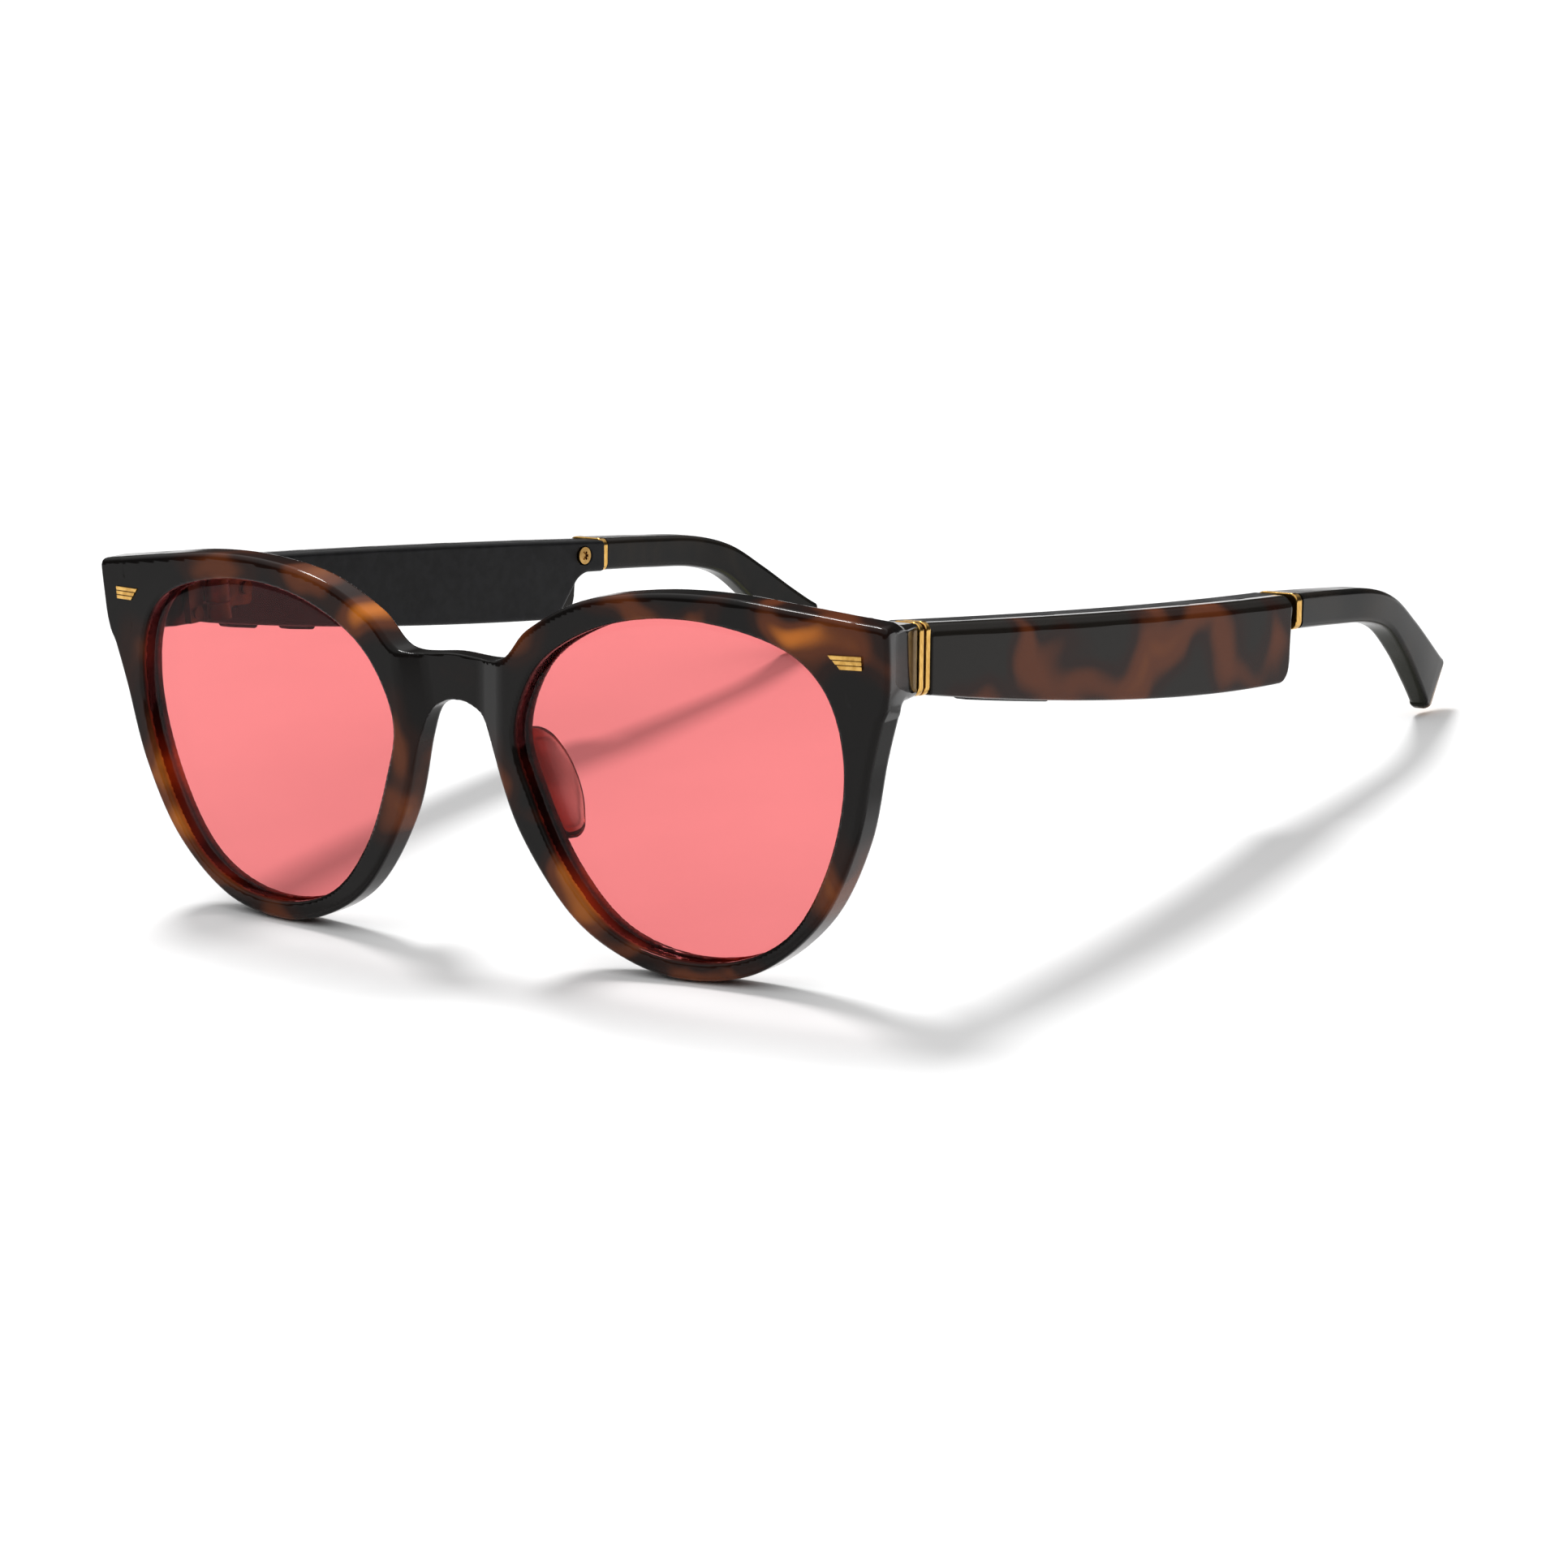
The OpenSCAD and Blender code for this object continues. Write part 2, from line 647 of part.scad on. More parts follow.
module charging_contacts() color("gold") stand() side(left) for (d = contact_offsets)
    rod_x(contact_face - 0.2, contact_face + 0.45, contact_y + d, contact_z, contact_r);
module status_light() color("white") stand() side(left)
    rod_x(outer_x(light_y) - temple_thickness - 0.03, outer_x(light_y) - temple_thickness + wall,
        light_y, light_z, light_r);

// Tips -------------------------------------------------------------------

tip_curve = open_curve(tip_line, 5);
tip_size_curve = open_curve([for (i = [0:len(tip_line) - 1]) [tip_widths[i], tip_heights[i]]], 5);
core_curve = open_curve(core_points, 5);
function path_dir(p, i) = unit(p[min(i + 1, len(p) - 1)] - p[max(i - 1, 0)]);
// A section square to the line, given as points across and up
function section_at(centre, dir, points) = let (
        across = unit(cross(dir, [0, 0, 1])),
        up = cross(across, dir)
    ) [for (q = points) centre + q[0] * across + q[1] * up];
function round_rect(w, h, r) = [
    for (c = [[1, 1, 0], [-1, 1, 90], [-1, -1, 180], [1, -1, 270]]) for (a = [0, 30, 60, 90])
        [c[0] * (w / 2 - r) + r * cos(c[2] + a), c[1] * (h / 2 - r) + r * sin(c[2] + a)]
];
function ring_of(r, n) = [for (i = [0:n - 1]) r * [cos(360 * (i + 0.5) / n), sin(360 * (i + 0.5) / n)]];
function core_rows(r) = [
    for (i = [0:len(core_curve) - 1]) section_at(core_curve[i], path_dir(core_curve, i), ring_of(r, 12))
];
module tip(s) color([0.2, 0.17, 0.14]) stand() side(s) difference() {
    loft([for (i = [0:len(tip_curve) - 1]) section_at(tip_curve[i], path_dir(tip_curve, i),
        round_rect(tip_size_curve[i][0], tip_size_curve[i][1], tip_corner))]);
    loft(core_rows(core_r + 0.03));
}

// Core wire with a flat tang that the temple screw holds
module tip_core(s) color("goldenrod") stand() side(s) {
    difference() {
        block([tang_x - 0.9, tang_start, 9.85], [tang_x + 0.9, housing_end - 0.4, 12.6]);
        rod_x(50, 75, tip_screw_y, tip_screw_z, 0.6);
    }
    loft(core_rows(core_r));
}

module tip_ring(s) color("gold") stand() side(s) difference() {
    soft_box_y(tip_line[0][0] - 3.35, tip_line[0][0] + 3.35, tip_line[0][2] - 2.5, tip_line[0][2] + 2.5,
        housing_end + 0.02, tip_line[0][1] - tip_gap, ring_corner);
    along_y(90, 100) translate([tang_x, tip_line[0][2]]) circle(r = core_r + 0.03);
}

module tip_screw(s) color("gold") stand() side(s) {
    face_x = outer_x(tip_screw_y) - temple_thickness;
    difference() {
        rod_x(face_x - 0.1, face_x + 0.5, tip_screw_y, tip_screw_z, 1.3);
        for (a = [0, 60, 120]) translate([face_x - 0.2, tip_screw_y, tip_screw_z]) rotate([a, 0, 0])
            block([0, -0.7, -0.2], [0.4, 0.7, 0.2]);
    }
    rod_x(face_x + 0.45, tang_x + 0.8, tip_screw_y, tip_screw_z, 0.57);
}

front_frame();
lens(left);  // lens_left
lens(right);  // lens_right
nose_pad(left);  // nose_pad_left
nose_pad(right);  // nose_pad_right
plaque(left);  // plaque_left
plaque(right);  // plaque_right
front_ring(left);  // front_ring_left
front_ring(right);  // front_ring_right
front_hinge_leaf(left);  // front_hinge_leaf_left
front_hinge_leaf(right);  // front_hinge_leaf_right
front_leaf_rivets();
hinge_screw(left);  // hinge_screw_left
hinge_screw(right);  // hinge_screw_right
temple_ring(left);  // temple_ring_left
temple_ring(right);  // temple_ring_right
temple_hinge_leaf(left);  // temple_hinge_leaf_left
temple_hinge_leaf(right);  // temple_hinge_leaf_right
temple_leaf_screws(left);  // temple_leaf_screws_left
temple_leaf_screws(right);  // temple_leaf_screws_right
outer_cover(left);  // outer_cover_left
outer_cover(right);  // outer_cover_right
inner_housing(left);  // inner_housing_left
inner_housing(right);  // inner_housing_right
circuit_board(left);  // circuit_board_left
circuit_board(right);  // circuit_board_right
battery(left);  // battery_left
battery(right);  // battery_right
speaker(left);  // speaker_left
speaker(right);  // speaker_right
speaker_mesh(left);  // speaker_mesh_left
speaker_mesh(right);  // speaker_mesh_right
microphone(left);  // microphone_left
microphone(right);  // microphone_right
volume_switches();
action_switches();
volume_rocker();
action_button();
mute_button();
charging_plate();
charging_contacts();
status_light();
tip_ring(left);  // tip_ring_left
tip_ring(right);  // tip_ring_right
tip_core(left);  // tip_core_left
tip_core(right);  // tip_core_right
tip_screw(left);  // tip_screw_left
tip_screw(right);  // tip_screw_right
tip(left);  // tip_left
tip(right);  // tip_right
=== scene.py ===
"""Smart glasses: a tortoiseshell front with coral lenses on two temples with black housings.

Lengths are in millimetres until placed() turns them into metres. The worn frame has its origin in the
middle of the bridge's front face; the front's own frame is (across, depth, up) on the wrapped plate;
a temple's own frame is (depth below its outer face, back, up).
"""
import math

import bmesh
import bpy
import numpy as np
from mathutils import Matrix, Vector


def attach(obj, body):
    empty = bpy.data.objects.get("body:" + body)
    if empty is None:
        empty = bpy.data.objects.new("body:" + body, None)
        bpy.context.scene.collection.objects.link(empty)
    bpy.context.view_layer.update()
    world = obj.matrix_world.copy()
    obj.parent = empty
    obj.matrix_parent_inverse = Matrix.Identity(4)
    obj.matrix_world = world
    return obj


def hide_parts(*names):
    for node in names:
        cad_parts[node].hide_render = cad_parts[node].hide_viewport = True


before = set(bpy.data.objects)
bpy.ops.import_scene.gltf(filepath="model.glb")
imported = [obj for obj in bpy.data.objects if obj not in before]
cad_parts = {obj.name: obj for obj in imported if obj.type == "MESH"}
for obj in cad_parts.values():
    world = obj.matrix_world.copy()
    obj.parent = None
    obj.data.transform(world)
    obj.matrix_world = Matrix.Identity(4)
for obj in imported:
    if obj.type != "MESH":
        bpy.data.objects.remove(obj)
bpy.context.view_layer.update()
COARSE = 1.0
MM = 0.001
LEFT, RIGHT = 1, -1
NAMES = {LEFT: "left", RIGHT: "right"}

# ---- Driving sizes, the same as the frame's -----------------------------------------------------
STAND_TILT = math.radians(10.07)
STAND_HEIGHT = 31.88
STAND_MIDDLE = 72.19
FRONT_LEAN = math.radians(6.53)
WRAP_R = 490.0
FRONT_T = 4.2
BRIDGE_RECESS = 1.3
STEP_HALF, STEP_GROWTH, STEP_SLANT = 8.6, 0.09, 4.2
LENS_DEPTH, LENS_T = 1.2, 2.0
GROOVE_REACH = 0.6
OPENING_INSET = 0.35
ENDPIECE_FRONT, ENDPIECE_BACK = 3.0, 13.0
HALF_WIDTH = 66.0
BOW, BOW_START, BOW_LENGTH = 3.8, 14.0, 85.0
TEMPLE_T, COVER_T = 7.2, 3.0
TEMPLE_START = 15.33
TEMPLE_TOP, TOP_FALL = 15.4, 0.0235
NECK_SLOPE = 1.525
COVER_END, HOUSING_END = 96.5, 97.55
WALL = 1.2
FIT = 0.04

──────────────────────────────

What you should do = Give the data again, exactly as it stands.

Exercise answer =
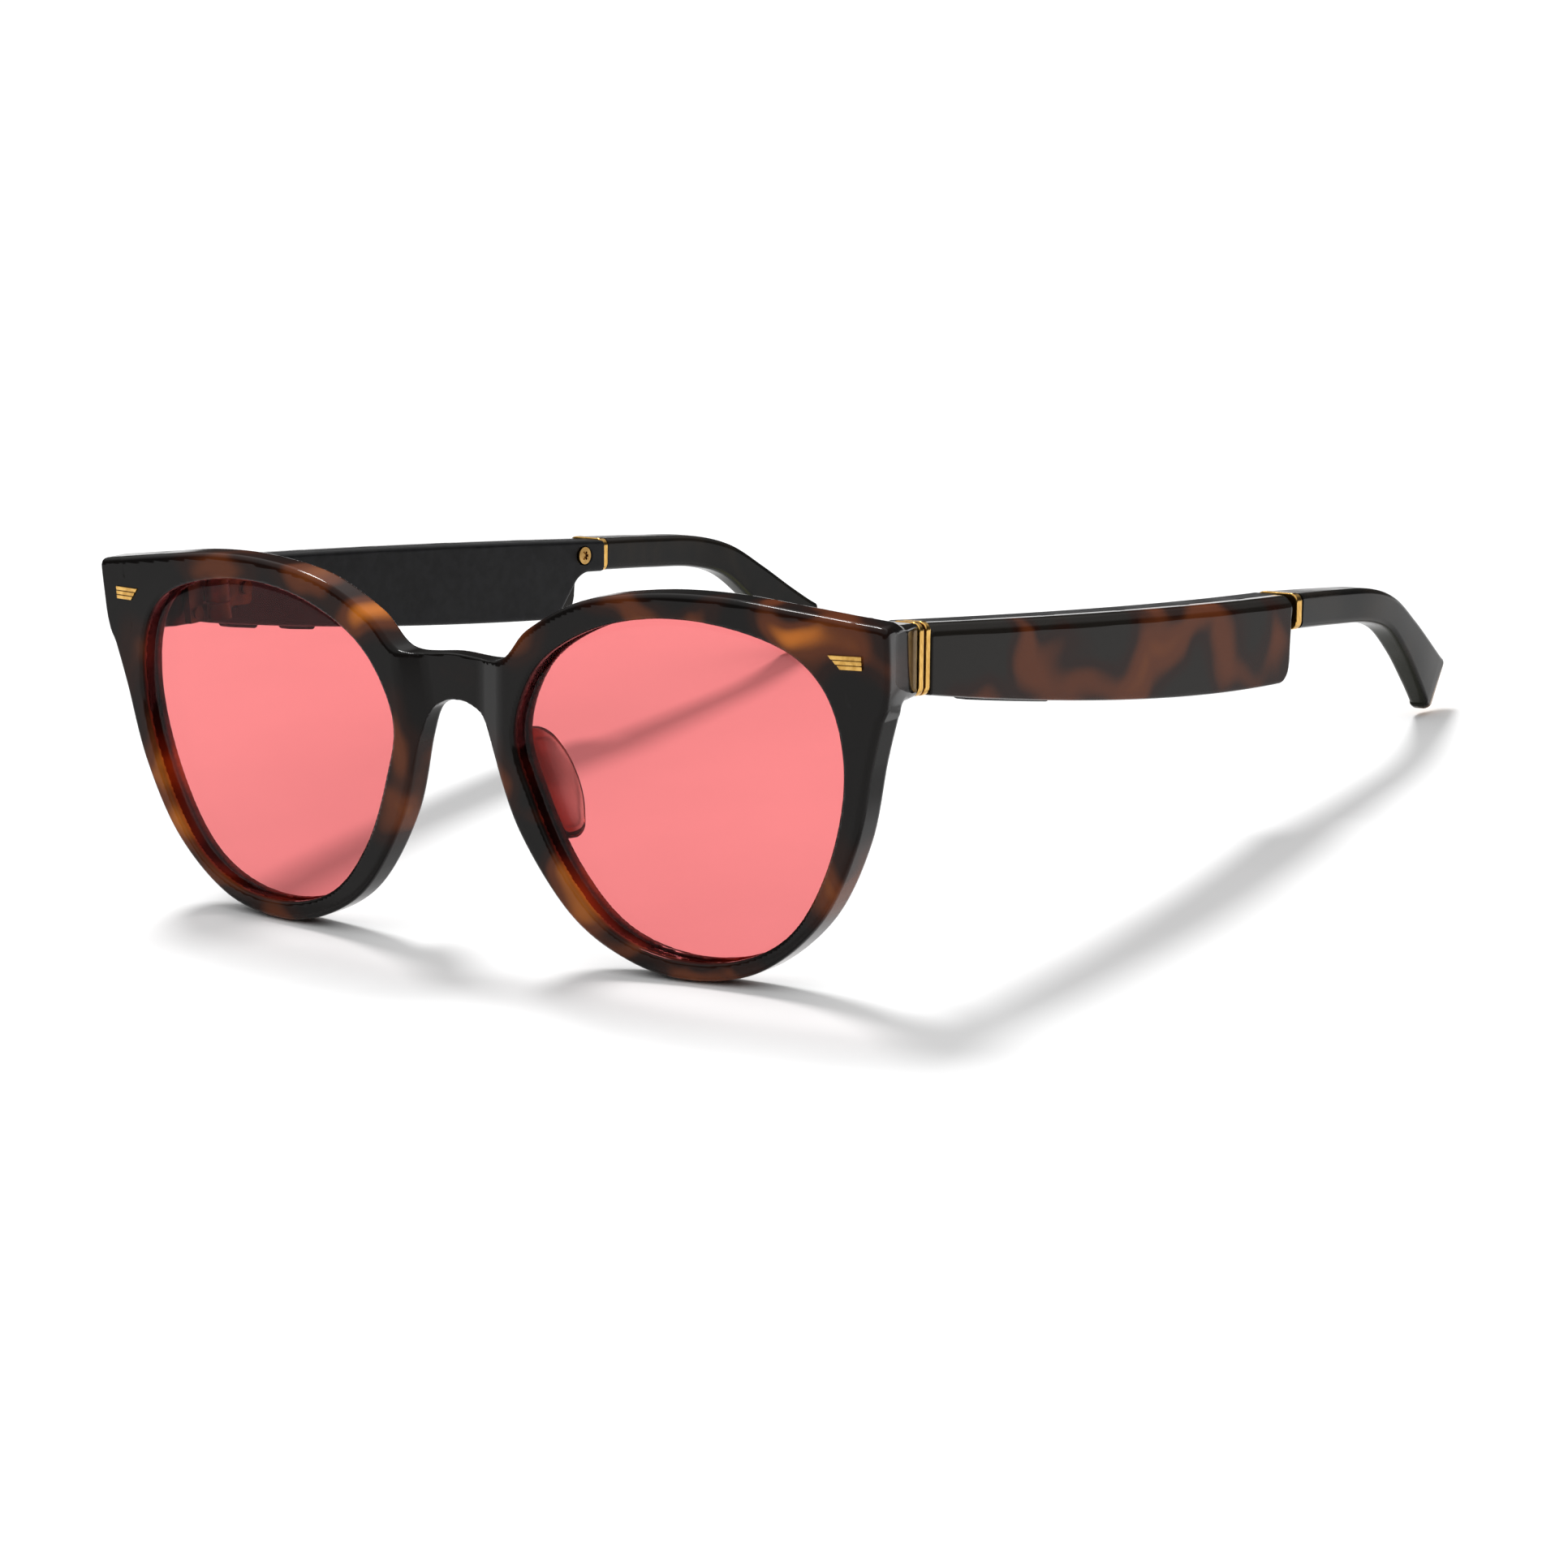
The OpenSCAD and Blender code for this object continues. Write part 2, from line 647 of part.scad on. More parts follow.
module charging_contacts() color("gold") stand() side(left) for (d = contact_offsets)
    rod_x(contact_face - 0.2, contact_face + 0.45, contact_y + d, contact_z, contact_r);
module status_light() color("white") stand() side(left)
    rod_x(outer_x(light_y) - temple_thickness - 0.03, outer_x(light_y) - temple_thickness + wall,
        light_y, light_z, light_r);

// Tips -------------------------------------------------------------------

tip_curve = open_curve(tip_line, 5);
tip_size_curve = open_curve([for (i = [0:len(tip_line) - 1]) [tip_widths[i], tip_heights[i]]], 5);
core_curve = open_curve(core_points, 5);
function path_dir(p, i) = unit(p[min(i + 1, len(p) - 1)] - p[max(i - 1, 0)]);
// A section square to the line, given as points across and up
function section_at(centre, dir, points) = let (
        across = unit(cross(dir, [0, 0, 1])),
        up = cross(across, dir)
    ) [for (q = points) centre + q[0] * across + q[1] * up];
function round_rect(w, h, r) = [
    for (c = [[1, 1, 0], [-1, 1, 90], [-1, -1, 180], [1, -1, 270]]) for (a = [0, 30, 60, 90])
        [c[0] * (w / 2 - r) + r * cos(c[2] + a), c[1] * (h / 2 - r) + r * sin(c[2] + a)]
];
function ring_of(r, n) = [for (i = [0:n - 1]) r * [cos(360 * (i + 0.5) / n), sin(360 * (i + 0.5) / n)]];
function core_rows(r) = [
    for (i = [0:len(core_curve) - 1]) section_at(core_curve[i], path_dir(core_curve, i), ring_of(r, 12))
];
module tip(s) color([0.2, 0.17, 0.14]) stand() side(s) difference() {
    loft([for (i = [0:len(tip_curve) - 1]) section_at(tip_curve[i], path_dir(tip_curve, i),
        round_rect(tip_size_curve[i][0], tip_size_curve[i][1], tip_corner))]);
    loft(core_rows(core_r + 0.03));
}

// Core wire with a flat tang that the temple screw holds
module tip_core(s) color("goldenrod") stand() side(s) {
    difference() {
        block([tang_x - 0.9, tang_start, 9.85], [tang_x + 0.9, housing_end - 0.4, 12.6]);
        rod_x(50, 75, tip_screw_y, tip_screw_z, 0.6);
    }
    loft(core_rows(core_r));
}

module tip_ring(s) color("gold") stand() side(s) difference() {
    soft_box_y(tip_line[0][0] - 3.35, tip_line[0][0] + 3.35, tip_line[0][2] - 2.5, tip_line[0][2] + 2.5,
        housing_end + 0.02, tip_line[0][1] - tip_gap, ring_corner);
    along_y(90, 100) translate([tang_x, tip_line[0][2]]) circle(r = core_r + 0.03);
}

module tip_screw(s) color("gold") stand() side(s) {
    face_x = outer_x(tip_screw_y) - temple_thickness;
    difference() {
        rod_x(face_x - 0.1, face_x + 0.5, tip_screw_y, tip_screw_z, 1.3);
        for (a = [0, 60, 120]) translate([face_x - 0.2, tip_screw_y, tip_screw_z]) rotate([a, 0, 0])
            block([0, -0.7, -0.2], [0.4, 0.7, 0.2]);
    }
    rod_x(face_x + 0.45, tang_x + 0.8, tip_screw_y, tip_screw_z, 0.57);
}

front_frame();
lens(left);  // lens_left
lens(right);  // lens_right
nose_pad(left);  // nose_pad_left
nose_pad(right);  // nose_pad_right
plaque(left);  // plaque_left
plaque(right);  // plaque_right
front_ring(left);  // front_ring_left
front_ring(right);  // front_ring_right
front_hinge_leaf(left);  // front_hinge_leaf_left
front_hinge_leaf(right);  // front_hinge_leaf_right
front_leaf_rivets();
hinge_screw(left);  // hinge_screw_left
hinge_screw(right);  // hinge_screw_right
temple_ring(left);  // temple_ring_left
temple_ring(right);  // temple_ring_right
temple_hinge_leaf(left);  // temple_hinge_leaf_left
temple_hinge_leaf(right);  // temple_hinge_leaf_right
temple_leaf_screws(left);  // temple_leaf_screws_left
temple_leaf_screws(right);  // temple_leaf_screws_right
outer_cover(left);  // outer_cover_left
outer_cover(right);  // outer_cover_right
inner_housing(left);  // inner_housing_left
inner_housing(right);  // inner_housing_right
circuit_board(left);  // circuit_board_left
circuit_board(right);  // circuit_board_right
battery(left);  // battery_left
battery(right);  // battery_right
speaker(left);  // speaker_left
speaker(right);  // speaker_right
speaker_mesh(left);  // speaker_mesh_left
speaker_mesh(right);  // speaker_mesh_right
microphone(left);  // microphone_left
microphone(right);  // microphone_right
volume_switches();
action_switches();
volume_rocker();
action_button();
mute_button();
charging_plate();
charging_contacts();
status_light();
tip_ring(left);  // tip_ring_left
tip_ring(right);  // tip_ring_right
tip_core(left);  // tip_core_left
tip_core(right);  // tip_core_right
tip_screw(left);  // tip_screw_left
tip_screw(right);  // tip_screw_right
tip(left);  // tip_left
tip(right);  // tip_right
=== scene.py ===
"""Smart glasses: a tortoiseshell front with coral lenses on two temples with black housings.

Lengths are in millimetres until placed() turns them into metres. The worn frame has its origin in the
middle of the bridge's front face; the front's own frame is (across, depth, up) on the wrapped plate;
a temple's own frame is (depth below its outer face, back, up).
"""
import math

import bmesh
import bpy
import numpy as np
from mathutils import Matrix, Vector


def attach(obj, body):
    empty = bpy.data.objects.get("body:" + body)
    if empty is None:
        empty = bpy.data.objects.new("body:" + body, None)
        bpy.context.scene.collection.objects.link(empty)
    bpy.context.view_layer.update()
    world = obj.matrix_world.copy()
    obj.parent = empty
    obj.matrix_parent_inverse = Matrix.Identity(4)
    obj.matrix_world = world
    return obj


def hide_parts(*names):
    for node in names:
        cad_parts[node].hide_render = cad_parts[node].hide_viewport = True


before = set(bpy.data.objects)
bpy.ops.import_scene.gltf(filepath="model.glb")
imported = [obj for obj in bpy.data.objects if obj not in before]
cad_parts = {obj.name: obj for obj in imported if obj.type == "MESH"}
for obj in cad_parts.values():
    world = obj.matrix_world.copy()
    obj.parent = None
    obj.data.transform(world)
    obj.matrix_world = Matrix.Identity(4)
for obj in imported:
    if obj.type != "MESH":
        bpy.data.objects.remove(obj)
bpy.context.view_layer.update()
COARSE = 1.0
MM = 0.001
LEFT, RIGHT = 1, -1
NAMES = {LEFT: "left", RIGHT: "right"}

# ---- Driving sizes, the same as the frame's -----------------------------------------------------
STAND_TILT = math.radians(10.07)
STAND_HEIGHT = 31.88
STAND_MIDDLE = 72.19
FRONT_LEAN = math.radians(6.53)
WRAP_R = 490.0
FRONT_T = 4.2
BRIDGE_RECESS = 1.3
STEP_HALF, STEP_GROWTH, STEP_SLANT = 8.6, 0.09, 4.2
LENS_DEPTH, LENS_T = 1.2, 2.0
GROOVE_REACH = 0.6
OPENING_INSET = 0.35
ENDPIECE_FRONT, ENDPIECE_BACK = 3.0, 13.0
HALF_WIDTH = 66.0
BOW, BOW_START, BOW_LENGTH = 3.8, 14.0, 85.0
TEMPLE_T, COVER_T = 7.2, 3.0
TEMPLE_START = 15.33
TEMPLE_TOP, TOP_FALL = 15.4, 0.0235
NECK_SLOPE = 1.525
COVER_END, HOUSING_END = 96.5, 97.55
WALL = 1.2
FIT = 0.04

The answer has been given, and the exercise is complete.